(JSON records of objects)
>>>
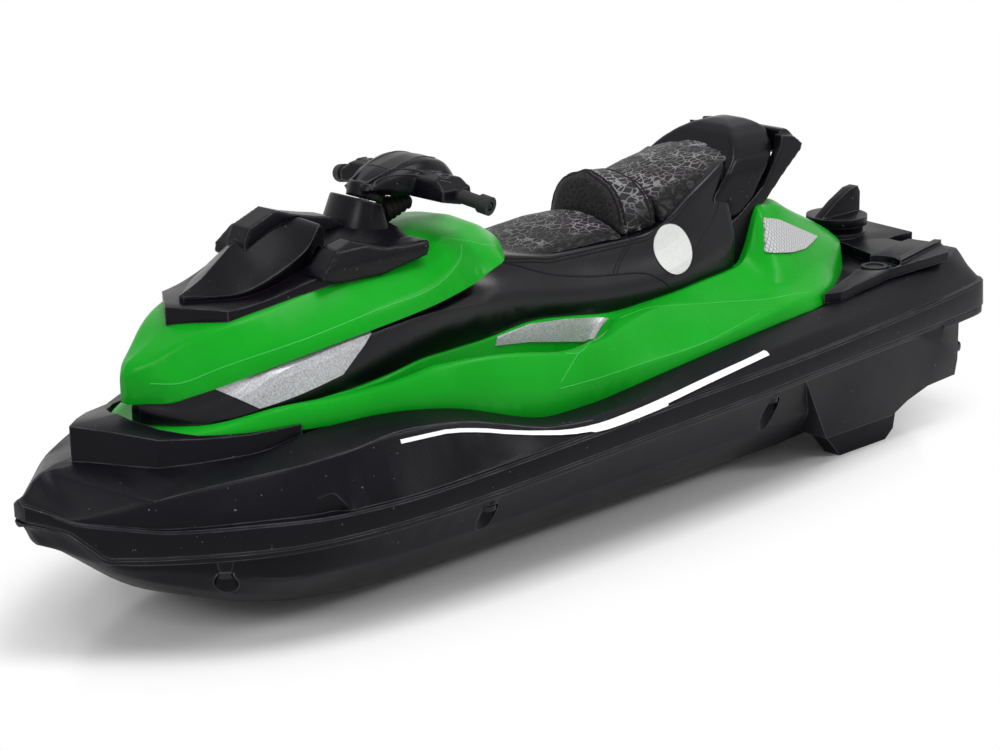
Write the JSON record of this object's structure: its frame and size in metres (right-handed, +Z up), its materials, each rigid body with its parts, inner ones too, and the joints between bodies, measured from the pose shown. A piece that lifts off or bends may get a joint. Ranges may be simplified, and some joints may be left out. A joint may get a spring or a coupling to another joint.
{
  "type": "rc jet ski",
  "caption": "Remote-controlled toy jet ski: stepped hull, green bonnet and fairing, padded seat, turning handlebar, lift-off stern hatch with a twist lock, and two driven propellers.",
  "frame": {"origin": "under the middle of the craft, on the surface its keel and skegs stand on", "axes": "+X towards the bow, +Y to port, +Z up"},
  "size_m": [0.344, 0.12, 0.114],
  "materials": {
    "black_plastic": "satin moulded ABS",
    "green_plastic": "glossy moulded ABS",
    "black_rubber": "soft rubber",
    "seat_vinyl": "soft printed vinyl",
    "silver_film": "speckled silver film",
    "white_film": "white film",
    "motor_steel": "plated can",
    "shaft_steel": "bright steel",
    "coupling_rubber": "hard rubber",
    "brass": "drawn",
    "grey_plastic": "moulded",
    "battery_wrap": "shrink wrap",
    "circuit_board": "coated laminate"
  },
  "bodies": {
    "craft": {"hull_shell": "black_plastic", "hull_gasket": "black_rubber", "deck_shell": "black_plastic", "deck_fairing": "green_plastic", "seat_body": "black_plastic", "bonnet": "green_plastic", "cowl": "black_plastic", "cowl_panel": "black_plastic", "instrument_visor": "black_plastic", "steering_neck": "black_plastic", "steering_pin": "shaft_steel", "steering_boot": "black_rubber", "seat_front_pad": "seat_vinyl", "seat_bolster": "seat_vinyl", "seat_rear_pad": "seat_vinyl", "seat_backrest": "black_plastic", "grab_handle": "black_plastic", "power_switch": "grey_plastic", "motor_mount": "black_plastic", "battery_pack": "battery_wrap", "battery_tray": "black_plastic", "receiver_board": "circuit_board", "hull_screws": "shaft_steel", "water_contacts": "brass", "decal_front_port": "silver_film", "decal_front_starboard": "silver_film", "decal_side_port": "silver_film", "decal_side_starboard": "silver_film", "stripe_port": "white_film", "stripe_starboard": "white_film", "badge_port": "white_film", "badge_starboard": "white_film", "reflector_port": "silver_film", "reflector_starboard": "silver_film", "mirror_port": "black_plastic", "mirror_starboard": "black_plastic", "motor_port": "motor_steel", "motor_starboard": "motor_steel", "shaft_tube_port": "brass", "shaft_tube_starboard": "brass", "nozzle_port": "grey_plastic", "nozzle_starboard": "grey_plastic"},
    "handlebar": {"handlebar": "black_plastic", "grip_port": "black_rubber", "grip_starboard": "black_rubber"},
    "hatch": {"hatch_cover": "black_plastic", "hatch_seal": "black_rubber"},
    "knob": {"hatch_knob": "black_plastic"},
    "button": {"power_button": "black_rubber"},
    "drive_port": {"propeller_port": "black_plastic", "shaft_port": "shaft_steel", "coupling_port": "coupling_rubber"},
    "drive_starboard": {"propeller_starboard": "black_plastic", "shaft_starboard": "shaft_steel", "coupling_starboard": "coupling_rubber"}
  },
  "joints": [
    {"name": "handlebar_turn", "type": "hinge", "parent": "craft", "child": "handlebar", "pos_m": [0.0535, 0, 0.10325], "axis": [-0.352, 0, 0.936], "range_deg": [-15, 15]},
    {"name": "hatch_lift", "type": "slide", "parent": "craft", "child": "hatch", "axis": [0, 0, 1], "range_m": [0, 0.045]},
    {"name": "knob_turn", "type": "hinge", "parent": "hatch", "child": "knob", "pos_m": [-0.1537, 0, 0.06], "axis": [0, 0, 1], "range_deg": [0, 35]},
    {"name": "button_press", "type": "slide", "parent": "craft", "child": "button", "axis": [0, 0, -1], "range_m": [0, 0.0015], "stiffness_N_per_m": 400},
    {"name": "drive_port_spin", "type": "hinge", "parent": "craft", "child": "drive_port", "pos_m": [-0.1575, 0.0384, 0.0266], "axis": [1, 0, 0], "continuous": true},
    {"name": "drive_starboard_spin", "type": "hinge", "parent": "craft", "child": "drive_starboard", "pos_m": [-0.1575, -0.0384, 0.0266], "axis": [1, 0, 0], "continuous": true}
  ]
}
<<<
>>>
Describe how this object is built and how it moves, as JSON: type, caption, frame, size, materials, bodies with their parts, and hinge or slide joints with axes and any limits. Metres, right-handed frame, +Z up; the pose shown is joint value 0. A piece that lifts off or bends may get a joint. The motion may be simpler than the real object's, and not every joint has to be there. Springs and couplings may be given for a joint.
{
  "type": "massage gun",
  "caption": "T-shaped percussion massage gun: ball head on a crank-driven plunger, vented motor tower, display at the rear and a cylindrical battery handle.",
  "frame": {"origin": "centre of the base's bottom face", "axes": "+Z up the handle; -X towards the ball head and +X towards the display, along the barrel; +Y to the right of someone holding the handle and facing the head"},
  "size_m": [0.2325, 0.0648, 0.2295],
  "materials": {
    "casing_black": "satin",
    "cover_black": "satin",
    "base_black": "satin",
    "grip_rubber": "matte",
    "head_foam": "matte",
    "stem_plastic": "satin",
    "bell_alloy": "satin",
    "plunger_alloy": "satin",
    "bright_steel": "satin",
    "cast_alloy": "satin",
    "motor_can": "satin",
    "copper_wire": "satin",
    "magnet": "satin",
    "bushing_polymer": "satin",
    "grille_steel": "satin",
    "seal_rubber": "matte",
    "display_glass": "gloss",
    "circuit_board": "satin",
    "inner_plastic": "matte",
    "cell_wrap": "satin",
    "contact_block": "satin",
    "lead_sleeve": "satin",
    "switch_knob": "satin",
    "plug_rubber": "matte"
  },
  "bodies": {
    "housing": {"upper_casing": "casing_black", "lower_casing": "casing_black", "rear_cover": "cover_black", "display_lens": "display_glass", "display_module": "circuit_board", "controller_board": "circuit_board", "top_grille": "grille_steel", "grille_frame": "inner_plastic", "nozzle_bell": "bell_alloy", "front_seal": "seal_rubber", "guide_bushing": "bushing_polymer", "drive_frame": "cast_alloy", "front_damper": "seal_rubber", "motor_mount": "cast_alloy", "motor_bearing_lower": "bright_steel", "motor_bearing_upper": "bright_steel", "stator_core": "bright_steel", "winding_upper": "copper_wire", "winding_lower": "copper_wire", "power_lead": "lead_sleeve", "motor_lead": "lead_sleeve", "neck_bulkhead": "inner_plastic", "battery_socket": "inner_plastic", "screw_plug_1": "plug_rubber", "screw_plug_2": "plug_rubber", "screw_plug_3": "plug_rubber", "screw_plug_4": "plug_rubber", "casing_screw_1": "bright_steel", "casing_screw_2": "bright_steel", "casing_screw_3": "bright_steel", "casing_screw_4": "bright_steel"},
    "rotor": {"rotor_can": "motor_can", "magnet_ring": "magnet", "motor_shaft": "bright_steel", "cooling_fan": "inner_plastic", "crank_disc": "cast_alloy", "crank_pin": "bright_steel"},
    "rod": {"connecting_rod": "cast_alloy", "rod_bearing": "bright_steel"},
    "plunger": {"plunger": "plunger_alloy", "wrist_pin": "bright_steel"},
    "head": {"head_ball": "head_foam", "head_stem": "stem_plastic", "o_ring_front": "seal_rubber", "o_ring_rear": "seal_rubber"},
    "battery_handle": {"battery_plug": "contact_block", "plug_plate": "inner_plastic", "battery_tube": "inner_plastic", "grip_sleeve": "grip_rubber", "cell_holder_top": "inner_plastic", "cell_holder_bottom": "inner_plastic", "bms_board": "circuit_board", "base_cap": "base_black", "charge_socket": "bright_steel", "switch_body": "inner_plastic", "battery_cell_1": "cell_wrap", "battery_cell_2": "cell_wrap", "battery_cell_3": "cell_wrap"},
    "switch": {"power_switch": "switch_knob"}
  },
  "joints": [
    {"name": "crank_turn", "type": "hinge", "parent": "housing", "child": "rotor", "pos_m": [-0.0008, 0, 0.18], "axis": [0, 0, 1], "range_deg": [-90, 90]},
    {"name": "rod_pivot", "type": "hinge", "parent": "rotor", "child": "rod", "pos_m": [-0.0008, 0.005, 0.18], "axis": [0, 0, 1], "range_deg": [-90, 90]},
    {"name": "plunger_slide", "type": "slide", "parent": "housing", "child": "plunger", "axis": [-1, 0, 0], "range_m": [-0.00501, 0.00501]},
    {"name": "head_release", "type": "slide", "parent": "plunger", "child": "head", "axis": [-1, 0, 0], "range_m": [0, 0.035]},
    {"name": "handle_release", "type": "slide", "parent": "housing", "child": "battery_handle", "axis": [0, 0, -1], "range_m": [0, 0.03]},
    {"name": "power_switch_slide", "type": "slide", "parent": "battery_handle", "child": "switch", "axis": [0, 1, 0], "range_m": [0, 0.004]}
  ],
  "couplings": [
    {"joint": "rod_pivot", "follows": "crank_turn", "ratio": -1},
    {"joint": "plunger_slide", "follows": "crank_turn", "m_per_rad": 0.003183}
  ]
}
<<<
- Stated exercise:
The word "that" may turn up on some lines of these records; say how many, with no other words.

- Solution:
2